• **To do**
Keep to the lines between the one holding "Continue the FreeCAD" and the one holding "socket.default_value = value", inclusive, and write them out exactly.
-- begin Material to process --
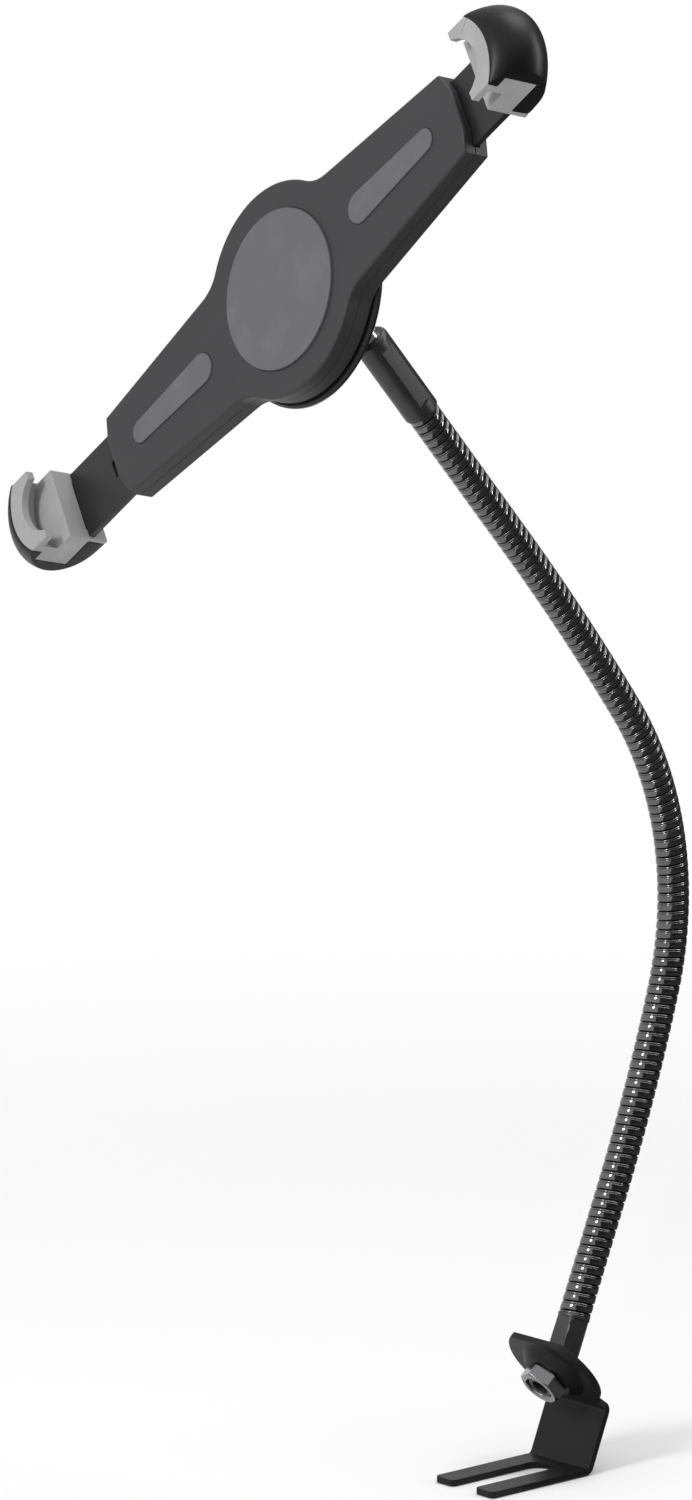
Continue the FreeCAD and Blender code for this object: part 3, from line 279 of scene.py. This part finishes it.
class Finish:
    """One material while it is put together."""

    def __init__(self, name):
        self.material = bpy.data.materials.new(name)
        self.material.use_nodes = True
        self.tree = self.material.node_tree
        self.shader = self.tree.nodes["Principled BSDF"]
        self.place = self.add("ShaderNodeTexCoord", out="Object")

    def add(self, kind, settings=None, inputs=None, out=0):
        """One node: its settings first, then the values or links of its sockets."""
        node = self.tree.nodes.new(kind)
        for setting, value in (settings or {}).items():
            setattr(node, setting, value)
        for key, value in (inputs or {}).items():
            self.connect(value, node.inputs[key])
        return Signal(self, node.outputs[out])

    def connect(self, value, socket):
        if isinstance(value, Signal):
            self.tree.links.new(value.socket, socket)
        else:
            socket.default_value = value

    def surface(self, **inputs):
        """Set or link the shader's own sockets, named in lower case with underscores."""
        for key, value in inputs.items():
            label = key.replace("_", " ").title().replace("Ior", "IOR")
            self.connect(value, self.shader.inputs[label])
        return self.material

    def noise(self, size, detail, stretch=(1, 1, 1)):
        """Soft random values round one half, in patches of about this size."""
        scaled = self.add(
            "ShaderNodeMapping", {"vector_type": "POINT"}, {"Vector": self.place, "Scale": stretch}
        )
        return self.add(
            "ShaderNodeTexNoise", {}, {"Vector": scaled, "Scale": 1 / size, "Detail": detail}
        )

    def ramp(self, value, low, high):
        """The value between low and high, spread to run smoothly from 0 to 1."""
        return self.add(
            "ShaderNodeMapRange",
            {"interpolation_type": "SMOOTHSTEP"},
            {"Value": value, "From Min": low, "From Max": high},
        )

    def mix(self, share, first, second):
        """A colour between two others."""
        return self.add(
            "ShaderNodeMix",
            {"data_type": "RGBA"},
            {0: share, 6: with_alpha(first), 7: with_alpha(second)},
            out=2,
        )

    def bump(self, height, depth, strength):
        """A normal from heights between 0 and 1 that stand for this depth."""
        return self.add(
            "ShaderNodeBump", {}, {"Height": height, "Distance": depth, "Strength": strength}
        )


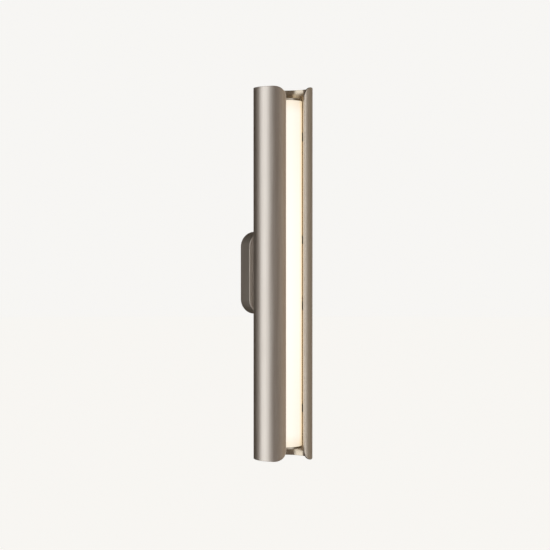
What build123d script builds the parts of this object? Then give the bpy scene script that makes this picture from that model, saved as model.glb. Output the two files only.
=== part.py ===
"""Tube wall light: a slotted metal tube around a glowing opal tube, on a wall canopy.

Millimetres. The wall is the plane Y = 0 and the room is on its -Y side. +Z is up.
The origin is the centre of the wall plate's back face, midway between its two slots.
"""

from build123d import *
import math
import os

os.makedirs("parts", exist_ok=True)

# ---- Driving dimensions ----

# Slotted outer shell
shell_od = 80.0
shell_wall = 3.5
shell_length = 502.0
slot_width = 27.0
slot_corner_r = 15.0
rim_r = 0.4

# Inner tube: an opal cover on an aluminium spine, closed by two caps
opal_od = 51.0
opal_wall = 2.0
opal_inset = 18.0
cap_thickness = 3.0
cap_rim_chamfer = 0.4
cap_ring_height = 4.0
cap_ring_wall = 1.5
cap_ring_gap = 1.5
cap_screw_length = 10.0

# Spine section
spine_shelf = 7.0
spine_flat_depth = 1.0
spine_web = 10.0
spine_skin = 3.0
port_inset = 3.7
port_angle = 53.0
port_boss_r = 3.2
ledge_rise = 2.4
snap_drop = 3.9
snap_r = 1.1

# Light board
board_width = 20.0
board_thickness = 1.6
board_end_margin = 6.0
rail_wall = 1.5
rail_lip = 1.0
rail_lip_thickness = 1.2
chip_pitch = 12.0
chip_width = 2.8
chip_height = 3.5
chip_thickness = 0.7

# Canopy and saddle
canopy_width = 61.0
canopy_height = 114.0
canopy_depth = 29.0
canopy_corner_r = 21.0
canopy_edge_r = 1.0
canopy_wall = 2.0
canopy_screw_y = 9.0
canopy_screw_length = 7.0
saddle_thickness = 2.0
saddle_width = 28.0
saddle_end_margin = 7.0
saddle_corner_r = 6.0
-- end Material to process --
-- begin Material to process --
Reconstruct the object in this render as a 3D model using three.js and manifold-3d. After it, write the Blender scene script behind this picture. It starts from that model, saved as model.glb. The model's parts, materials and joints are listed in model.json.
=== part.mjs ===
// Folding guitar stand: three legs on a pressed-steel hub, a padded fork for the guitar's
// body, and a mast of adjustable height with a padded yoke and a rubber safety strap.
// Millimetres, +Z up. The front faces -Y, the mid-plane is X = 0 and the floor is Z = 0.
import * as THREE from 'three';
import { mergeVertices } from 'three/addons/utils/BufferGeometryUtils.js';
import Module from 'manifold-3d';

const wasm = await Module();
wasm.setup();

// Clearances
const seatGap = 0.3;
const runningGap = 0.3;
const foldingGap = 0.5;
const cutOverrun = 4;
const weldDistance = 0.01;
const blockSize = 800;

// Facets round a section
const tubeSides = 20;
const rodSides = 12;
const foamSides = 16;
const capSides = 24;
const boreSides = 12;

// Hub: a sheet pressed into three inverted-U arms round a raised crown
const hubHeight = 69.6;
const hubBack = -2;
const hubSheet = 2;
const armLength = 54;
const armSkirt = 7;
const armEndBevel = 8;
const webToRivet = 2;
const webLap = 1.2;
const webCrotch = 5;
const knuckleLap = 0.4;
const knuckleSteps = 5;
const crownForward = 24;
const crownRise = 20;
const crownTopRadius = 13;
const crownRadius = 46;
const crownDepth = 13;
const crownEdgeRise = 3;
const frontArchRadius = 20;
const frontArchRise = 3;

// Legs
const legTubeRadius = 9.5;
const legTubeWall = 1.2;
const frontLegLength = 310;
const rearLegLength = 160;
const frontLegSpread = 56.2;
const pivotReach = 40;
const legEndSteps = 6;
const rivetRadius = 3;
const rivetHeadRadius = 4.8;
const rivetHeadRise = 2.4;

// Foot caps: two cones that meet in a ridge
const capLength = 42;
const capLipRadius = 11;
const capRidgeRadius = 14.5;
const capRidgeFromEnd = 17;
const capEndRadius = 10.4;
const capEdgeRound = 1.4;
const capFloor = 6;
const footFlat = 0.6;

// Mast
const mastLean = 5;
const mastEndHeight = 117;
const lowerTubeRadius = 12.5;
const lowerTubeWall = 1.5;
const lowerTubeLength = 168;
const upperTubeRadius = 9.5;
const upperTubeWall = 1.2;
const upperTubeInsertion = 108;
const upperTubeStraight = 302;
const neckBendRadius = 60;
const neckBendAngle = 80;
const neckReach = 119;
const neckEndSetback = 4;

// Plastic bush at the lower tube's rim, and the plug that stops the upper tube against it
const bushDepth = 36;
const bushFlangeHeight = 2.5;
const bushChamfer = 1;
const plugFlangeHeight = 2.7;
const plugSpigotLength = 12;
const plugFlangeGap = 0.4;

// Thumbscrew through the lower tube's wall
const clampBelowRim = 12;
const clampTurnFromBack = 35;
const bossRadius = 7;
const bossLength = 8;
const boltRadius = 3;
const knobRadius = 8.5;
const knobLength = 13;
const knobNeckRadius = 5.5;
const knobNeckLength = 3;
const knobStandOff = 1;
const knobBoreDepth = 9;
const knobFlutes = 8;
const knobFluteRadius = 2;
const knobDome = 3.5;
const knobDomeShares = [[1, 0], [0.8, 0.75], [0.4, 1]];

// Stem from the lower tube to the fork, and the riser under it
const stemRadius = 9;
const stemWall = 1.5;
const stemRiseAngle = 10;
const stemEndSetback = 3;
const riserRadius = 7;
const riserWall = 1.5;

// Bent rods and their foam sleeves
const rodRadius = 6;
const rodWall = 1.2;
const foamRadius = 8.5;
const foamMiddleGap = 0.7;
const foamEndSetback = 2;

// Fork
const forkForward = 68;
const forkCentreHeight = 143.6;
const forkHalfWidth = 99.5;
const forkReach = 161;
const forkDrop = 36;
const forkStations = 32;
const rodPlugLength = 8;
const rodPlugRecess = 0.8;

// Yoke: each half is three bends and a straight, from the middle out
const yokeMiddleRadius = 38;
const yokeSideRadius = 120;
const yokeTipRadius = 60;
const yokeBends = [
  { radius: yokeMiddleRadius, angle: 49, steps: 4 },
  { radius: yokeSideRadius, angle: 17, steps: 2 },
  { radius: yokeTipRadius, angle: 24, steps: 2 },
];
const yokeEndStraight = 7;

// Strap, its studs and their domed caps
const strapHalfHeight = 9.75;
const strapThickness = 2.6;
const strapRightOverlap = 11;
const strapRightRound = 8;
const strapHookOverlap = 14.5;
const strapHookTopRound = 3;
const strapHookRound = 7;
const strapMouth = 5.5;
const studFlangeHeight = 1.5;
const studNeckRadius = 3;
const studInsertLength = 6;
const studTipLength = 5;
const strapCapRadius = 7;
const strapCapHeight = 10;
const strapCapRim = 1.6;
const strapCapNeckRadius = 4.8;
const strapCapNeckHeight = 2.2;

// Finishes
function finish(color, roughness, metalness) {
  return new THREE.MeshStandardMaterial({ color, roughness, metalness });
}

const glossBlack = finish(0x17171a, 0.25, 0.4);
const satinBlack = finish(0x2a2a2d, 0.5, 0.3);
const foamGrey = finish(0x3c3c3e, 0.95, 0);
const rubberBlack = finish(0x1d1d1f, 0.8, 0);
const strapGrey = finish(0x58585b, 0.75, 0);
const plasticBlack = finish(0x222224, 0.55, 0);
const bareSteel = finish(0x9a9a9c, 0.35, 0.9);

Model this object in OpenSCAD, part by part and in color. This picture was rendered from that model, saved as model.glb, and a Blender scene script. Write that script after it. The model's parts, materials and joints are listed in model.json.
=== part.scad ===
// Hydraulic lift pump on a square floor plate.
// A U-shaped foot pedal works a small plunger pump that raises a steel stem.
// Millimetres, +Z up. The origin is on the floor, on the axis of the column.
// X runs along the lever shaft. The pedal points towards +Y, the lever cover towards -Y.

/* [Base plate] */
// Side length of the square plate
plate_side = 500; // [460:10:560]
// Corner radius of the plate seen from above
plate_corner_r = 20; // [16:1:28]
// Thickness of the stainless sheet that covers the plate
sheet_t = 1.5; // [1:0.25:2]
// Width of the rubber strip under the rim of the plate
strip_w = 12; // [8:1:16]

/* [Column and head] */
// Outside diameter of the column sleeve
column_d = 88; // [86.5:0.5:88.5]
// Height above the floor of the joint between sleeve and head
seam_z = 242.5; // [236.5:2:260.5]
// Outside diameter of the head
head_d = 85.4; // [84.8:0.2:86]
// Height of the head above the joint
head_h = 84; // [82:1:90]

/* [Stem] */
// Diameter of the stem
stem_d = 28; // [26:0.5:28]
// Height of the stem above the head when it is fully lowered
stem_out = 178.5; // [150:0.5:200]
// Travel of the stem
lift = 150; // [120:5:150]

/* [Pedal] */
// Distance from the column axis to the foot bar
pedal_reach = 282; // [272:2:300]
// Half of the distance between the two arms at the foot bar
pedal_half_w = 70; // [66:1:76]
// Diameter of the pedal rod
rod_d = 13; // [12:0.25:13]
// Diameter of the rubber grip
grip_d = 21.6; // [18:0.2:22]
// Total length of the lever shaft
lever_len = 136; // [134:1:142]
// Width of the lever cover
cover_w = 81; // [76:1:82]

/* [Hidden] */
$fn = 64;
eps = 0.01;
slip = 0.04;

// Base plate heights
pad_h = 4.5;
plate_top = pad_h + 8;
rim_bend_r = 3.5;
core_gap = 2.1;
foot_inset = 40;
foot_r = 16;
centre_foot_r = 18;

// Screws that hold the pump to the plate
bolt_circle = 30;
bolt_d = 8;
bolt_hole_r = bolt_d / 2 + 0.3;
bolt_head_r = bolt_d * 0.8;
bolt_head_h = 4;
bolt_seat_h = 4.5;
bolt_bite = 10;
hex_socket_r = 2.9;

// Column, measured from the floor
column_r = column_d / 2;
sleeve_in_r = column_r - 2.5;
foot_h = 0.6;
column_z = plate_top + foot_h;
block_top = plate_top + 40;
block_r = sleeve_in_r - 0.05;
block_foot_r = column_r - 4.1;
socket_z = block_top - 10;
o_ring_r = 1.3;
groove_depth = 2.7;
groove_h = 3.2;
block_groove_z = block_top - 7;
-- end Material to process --
-- begin Material to process --
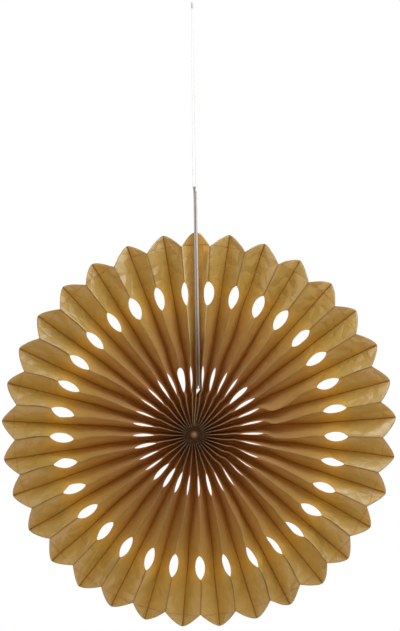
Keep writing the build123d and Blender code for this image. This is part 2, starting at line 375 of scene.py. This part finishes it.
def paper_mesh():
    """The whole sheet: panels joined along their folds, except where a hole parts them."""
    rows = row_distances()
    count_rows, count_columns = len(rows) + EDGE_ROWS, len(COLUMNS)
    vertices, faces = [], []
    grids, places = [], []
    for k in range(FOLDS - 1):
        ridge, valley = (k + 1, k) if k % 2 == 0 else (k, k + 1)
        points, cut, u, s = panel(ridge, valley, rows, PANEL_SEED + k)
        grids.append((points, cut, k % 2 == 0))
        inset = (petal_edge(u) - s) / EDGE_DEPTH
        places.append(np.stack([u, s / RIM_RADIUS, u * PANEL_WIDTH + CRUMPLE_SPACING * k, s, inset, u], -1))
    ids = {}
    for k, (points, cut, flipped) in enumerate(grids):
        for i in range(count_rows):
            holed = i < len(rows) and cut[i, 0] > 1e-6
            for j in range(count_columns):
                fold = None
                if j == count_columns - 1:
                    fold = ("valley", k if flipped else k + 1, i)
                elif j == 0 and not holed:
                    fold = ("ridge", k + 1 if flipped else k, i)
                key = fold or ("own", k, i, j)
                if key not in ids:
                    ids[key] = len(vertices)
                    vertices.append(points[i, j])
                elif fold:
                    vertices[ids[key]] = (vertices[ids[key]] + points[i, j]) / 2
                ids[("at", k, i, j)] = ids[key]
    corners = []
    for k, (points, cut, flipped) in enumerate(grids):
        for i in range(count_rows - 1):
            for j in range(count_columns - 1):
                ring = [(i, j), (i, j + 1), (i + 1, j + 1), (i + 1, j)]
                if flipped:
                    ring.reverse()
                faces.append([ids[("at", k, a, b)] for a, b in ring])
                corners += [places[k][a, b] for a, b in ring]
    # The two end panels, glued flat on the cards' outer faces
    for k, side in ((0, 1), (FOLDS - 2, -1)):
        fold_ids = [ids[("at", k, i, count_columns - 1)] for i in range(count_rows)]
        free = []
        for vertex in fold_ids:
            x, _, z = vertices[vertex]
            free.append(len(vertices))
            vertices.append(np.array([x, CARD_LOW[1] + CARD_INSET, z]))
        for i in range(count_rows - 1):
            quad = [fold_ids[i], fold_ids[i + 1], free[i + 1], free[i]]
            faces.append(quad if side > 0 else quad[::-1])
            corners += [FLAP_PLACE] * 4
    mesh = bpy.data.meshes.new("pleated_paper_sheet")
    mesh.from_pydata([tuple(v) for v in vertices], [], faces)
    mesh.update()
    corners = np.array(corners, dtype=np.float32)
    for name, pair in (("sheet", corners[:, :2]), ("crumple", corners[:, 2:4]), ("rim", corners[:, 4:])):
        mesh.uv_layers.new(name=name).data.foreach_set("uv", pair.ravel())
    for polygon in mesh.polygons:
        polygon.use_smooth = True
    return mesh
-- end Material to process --
• **Result for this exercise**
Continue the FreeCAD and Blender code for this object: part 3, from line 279 of scene.py. This part finishes it.
class Finish:
    """One material while it is put together."""

    def __init__(self, name):
        self.material = bpy.data.materials.new(name)
        self.material.use_nodes = True
        self.tree = self.material.node_tree
        self.shader = self.tree.nodes["Principled BSDF"]
        self.place = self.add("ShaderNodeTexCoord", out="Object")

    def add(self, kind, settings=None, inputs=None, out=0):
        """One node: its settings first, then the values or links of its sockets."""
        node = self.tree.nodes.new(kind)
        for setting, value in (settings or {}).items():
            setattr(node, setting, value)
        for key, value in (inputs or {}).items():
            self.connect(value, node.inputs[key])
        return Signal(self, node.outputs[out])

    def connect(self, value, socket):
        if isinstance(value, Signal):
            self.tree.links.new(value.socket, socket)
        else:
            socket.default_value = value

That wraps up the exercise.